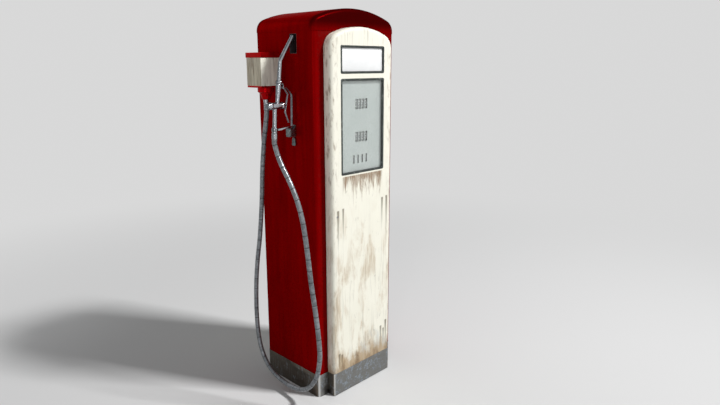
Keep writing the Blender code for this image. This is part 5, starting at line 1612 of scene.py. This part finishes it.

——

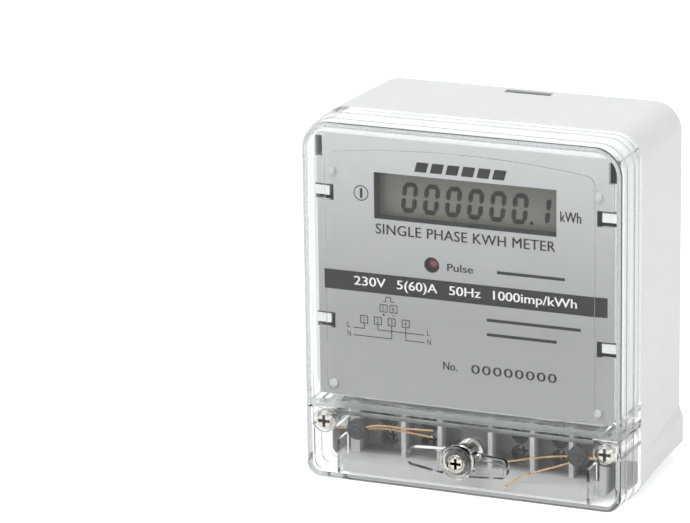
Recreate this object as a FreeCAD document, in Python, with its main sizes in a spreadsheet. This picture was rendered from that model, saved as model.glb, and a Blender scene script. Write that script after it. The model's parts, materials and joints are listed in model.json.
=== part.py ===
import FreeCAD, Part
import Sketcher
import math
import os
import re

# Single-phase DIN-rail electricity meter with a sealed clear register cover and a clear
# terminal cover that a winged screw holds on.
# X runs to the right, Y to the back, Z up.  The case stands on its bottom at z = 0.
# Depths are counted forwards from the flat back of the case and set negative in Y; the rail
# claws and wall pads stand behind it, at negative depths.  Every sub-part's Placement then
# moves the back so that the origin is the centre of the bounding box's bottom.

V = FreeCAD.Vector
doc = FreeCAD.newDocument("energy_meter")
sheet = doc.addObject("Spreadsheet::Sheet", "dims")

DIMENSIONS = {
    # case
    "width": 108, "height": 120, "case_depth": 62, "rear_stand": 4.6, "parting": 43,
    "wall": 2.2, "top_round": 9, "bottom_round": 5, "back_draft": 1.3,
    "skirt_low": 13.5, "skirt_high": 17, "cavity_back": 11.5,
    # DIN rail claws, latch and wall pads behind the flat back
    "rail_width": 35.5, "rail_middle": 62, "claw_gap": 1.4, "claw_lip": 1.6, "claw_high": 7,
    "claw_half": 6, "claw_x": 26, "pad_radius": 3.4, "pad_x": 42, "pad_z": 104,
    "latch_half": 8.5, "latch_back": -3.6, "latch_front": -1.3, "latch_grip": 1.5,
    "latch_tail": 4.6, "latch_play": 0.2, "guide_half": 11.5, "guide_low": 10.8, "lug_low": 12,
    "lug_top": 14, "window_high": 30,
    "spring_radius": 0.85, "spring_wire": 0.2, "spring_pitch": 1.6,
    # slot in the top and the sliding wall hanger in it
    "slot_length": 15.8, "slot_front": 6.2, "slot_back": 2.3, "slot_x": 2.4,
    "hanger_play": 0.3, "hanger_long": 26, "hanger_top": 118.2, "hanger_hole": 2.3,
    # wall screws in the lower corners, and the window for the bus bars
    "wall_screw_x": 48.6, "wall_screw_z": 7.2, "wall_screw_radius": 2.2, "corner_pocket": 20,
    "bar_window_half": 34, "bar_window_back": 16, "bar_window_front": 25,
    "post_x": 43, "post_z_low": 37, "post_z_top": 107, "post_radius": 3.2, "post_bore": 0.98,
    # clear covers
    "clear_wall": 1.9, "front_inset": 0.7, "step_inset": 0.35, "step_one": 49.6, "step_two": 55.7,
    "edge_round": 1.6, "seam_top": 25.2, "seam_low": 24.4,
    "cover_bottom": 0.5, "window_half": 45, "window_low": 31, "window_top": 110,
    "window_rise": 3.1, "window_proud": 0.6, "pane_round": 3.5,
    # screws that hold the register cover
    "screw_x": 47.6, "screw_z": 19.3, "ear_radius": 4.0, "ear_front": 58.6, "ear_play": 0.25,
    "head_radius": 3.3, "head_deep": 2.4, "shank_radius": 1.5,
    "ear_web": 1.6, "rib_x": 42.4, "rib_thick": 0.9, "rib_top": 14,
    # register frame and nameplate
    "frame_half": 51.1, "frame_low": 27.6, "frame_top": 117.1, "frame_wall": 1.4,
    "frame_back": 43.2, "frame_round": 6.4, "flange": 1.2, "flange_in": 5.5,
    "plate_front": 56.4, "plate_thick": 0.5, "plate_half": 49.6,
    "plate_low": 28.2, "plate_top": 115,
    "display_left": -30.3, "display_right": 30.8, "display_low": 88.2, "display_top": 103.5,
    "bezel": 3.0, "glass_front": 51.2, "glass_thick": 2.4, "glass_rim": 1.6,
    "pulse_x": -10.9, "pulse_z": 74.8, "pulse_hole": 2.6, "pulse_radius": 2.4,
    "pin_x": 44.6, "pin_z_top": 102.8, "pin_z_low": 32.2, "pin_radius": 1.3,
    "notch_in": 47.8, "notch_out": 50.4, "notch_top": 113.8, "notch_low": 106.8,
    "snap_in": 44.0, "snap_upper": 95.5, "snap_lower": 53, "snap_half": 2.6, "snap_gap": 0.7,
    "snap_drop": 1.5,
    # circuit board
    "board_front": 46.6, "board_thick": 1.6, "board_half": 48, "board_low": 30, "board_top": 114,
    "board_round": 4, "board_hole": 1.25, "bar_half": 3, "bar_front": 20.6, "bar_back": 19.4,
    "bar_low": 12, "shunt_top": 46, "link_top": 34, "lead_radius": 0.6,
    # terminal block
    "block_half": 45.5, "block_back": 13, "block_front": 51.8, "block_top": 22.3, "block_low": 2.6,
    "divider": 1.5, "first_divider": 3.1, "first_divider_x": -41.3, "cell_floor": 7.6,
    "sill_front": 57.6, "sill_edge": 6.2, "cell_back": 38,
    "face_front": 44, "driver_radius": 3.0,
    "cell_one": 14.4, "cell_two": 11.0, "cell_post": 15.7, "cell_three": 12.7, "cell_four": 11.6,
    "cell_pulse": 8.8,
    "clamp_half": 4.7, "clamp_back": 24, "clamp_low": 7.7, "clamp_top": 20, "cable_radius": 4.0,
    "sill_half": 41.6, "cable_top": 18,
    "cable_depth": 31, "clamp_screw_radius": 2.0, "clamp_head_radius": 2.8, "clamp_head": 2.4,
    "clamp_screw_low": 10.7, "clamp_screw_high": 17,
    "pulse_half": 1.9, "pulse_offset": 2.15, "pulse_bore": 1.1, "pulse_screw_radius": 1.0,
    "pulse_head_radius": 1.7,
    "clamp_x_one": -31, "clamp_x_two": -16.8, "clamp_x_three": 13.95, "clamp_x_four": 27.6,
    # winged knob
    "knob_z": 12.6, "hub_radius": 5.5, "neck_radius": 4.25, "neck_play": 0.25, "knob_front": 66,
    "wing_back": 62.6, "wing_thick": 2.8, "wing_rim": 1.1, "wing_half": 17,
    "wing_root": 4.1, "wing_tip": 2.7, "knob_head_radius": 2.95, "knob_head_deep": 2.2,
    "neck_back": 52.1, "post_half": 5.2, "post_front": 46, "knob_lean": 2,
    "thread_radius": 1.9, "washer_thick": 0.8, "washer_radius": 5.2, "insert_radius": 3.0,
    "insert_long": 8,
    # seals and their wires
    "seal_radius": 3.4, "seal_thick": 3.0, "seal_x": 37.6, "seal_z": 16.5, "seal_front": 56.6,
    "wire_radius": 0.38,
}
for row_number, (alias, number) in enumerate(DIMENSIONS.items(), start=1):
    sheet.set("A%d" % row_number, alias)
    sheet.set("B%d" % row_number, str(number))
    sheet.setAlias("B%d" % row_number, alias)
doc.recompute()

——

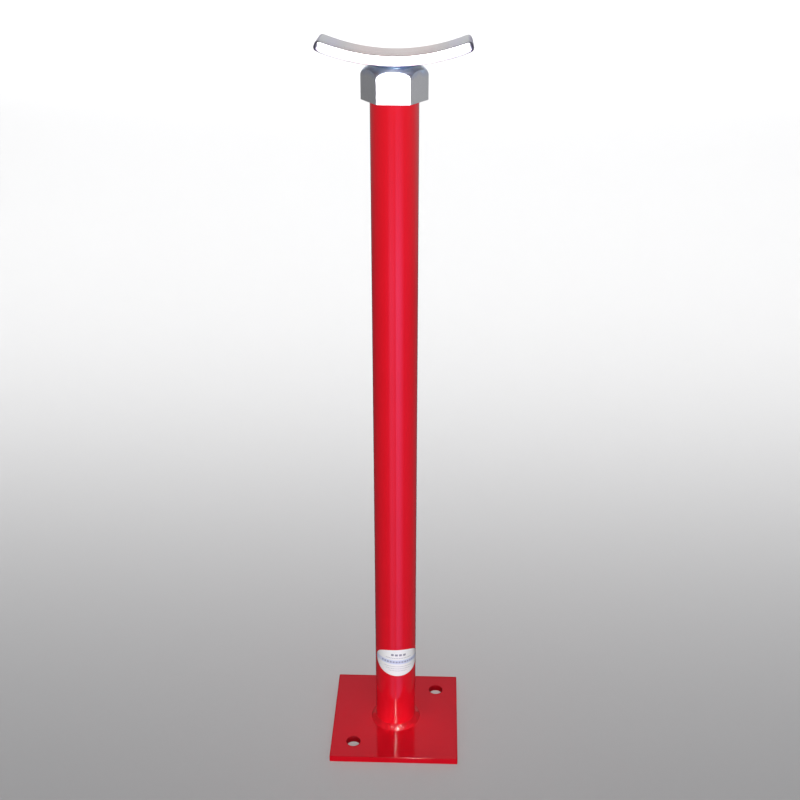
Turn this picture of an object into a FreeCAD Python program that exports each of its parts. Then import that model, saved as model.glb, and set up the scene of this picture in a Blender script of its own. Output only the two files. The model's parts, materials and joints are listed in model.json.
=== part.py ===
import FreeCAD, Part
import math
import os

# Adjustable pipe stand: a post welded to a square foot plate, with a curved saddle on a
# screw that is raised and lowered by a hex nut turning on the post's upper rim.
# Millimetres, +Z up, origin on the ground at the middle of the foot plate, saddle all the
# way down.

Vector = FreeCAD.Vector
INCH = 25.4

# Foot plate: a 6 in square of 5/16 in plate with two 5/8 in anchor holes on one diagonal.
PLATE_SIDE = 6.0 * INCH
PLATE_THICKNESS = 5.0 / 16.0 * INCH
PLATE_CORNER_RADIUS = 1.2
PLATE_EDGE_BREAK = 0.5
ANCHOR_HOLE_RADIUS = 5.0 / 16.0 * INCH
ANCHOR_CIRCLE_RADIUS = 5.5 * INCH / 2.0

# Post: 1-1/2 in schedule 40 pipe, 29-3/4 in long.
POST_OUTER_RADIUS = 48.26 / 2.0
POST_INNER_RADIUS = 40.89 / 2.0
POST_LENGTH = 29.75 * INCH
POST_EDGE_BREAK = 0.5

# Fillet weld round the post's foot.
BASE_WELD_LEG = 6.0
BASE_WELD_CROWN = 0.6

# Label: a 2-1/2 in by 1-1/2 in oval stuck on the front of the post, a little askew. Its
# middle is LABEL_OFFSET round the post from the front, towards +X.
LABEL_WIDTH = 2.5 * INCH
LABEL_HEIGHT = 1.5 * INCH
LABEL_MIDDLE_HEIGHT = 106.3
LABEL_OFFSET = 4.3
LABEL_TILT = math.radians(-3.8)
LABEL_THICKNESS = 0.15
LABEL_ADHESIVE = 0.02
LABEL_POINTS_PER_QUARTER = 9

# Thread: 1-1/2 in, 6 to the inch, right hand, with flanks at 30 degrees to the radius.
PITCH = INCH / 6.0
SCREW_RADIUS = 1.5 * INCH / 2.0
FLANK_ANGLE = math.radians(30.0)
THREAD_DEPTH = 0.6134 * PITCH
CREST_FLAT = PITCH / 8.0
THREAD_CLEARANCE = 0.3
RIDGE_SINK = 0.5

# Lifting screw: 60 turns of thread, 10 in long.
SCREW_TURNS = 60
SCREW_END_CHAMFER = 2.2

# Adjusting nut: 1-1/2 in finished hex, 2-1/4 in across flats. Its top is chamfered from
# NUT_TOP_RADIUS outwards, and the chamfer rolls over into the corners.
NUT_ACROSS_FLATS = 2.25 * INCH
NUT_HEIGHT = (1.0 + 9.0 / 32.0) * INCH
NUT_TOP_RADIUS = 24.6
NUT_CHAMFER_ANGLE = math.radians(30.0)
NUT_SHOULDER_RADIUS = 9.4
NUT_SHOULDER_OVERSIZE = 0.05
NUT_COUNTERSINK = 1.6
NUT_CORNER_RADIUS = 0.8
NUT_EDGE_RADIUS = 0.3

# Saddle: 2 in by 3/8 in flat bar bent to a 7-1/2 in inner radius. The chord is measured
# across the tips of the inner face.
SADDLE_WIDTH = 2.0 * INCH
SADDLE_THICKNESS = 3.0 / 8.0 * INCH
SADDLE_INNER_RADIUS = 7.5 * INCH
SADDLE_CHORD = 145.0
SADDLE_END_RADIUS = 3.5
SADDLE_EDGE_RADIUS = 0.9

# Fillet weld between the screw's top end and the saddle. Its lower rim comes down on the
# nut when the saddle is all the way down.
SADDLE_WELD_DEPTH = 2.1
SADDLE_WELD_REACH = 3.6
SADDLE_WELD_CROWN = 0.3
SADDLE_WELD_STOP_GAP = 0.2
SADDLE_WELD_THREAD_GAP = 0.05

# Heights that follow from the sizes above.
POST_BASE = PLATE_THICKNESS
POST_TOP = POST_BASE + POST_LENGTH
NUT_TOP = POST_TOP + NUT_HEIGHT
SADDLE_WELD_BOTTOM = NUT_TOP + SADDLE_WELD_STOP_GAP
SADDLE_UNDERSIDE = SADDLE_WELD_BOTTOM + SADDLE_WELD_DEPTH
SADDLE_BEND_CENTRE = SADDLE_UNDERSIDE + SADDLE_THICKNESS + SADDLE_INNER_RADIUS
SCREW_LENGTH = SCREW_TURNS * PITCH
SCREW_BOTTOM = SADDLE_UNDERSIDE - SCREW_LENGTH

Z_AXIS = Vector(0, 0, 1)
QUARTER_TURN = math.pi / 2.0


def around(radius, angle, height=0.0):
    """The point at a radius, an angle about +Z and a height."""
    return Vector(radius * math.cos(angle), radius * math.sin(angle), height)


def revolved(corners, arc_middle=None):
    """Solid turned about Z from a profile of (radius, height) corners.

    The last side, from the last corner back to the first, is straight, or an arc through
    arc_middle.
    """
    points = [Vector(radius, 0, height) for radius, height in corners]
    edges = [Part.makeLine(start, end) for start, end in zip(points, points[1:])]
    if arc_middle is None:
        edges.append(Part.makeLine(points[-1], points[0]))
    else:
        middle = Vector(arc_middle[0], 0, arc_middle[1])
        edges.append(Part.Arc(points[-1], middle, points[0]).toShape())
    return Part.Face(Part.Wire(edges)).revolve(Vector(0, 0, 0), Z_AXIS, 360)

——

Repeat, character for character, the lines of the material above from the line with "Turn this picture" through the line with "BASE_WELD_CROWN = 0.6".

Turn this picture of an object into a FreeCAD Python program that exports each of its parts. Then import that model, saved as model.glb, and set up the scene of this picture in a Blender script of its own. Output only the two files. The model's parts, materials and joints are listed in model.json.
=== part.py ===
import FreeCAD, Part
import math
import os

# Adjustable pipe stand: a post welded to a square foot plate, with a curved saddle on a
# screw that is raised and lowered by a hex nut turning on the post's upper rim.
# Millimetres, +Z up, origin on the ground at the middle of the foot plate, saddle all the
# way down.

Vector = FreeCAD.Vector
INCH = 25.4

# Foot plate: a 6 in square of 5/16 in plate with two 5/8 in anchor holes on one diagonal.
PLATE_SIDE = 6.0 * INCH
PLATE_THICKNESS = 5.0 / 16.0 * INCH
PLATE_CORNER_RADIUS = 1.2
PLATE_EDGE_BREAK = 0.5
ANCHOR_HOLE_RADIUS = 5.0 / 16.0 * INCH
ANCHOR_CIRCLE_RADIUS = 5.5 * INCH / 2.0

# Post: 1-1/2 in schedule 40 pipe, 29-3/4 in long.
POST_OUTER_RADIUS = 48.26 / 2.0
POST_INNER_RADIUS = 40.89 / 2.0
POST_LENGTH = 29.75 * INCH
POST_EDGE_BREAK = 0.5

# Fillet weld round the post's foot.
BASE_WELD_LEG = 6.0
BASE_WELD_CROWN = 0.6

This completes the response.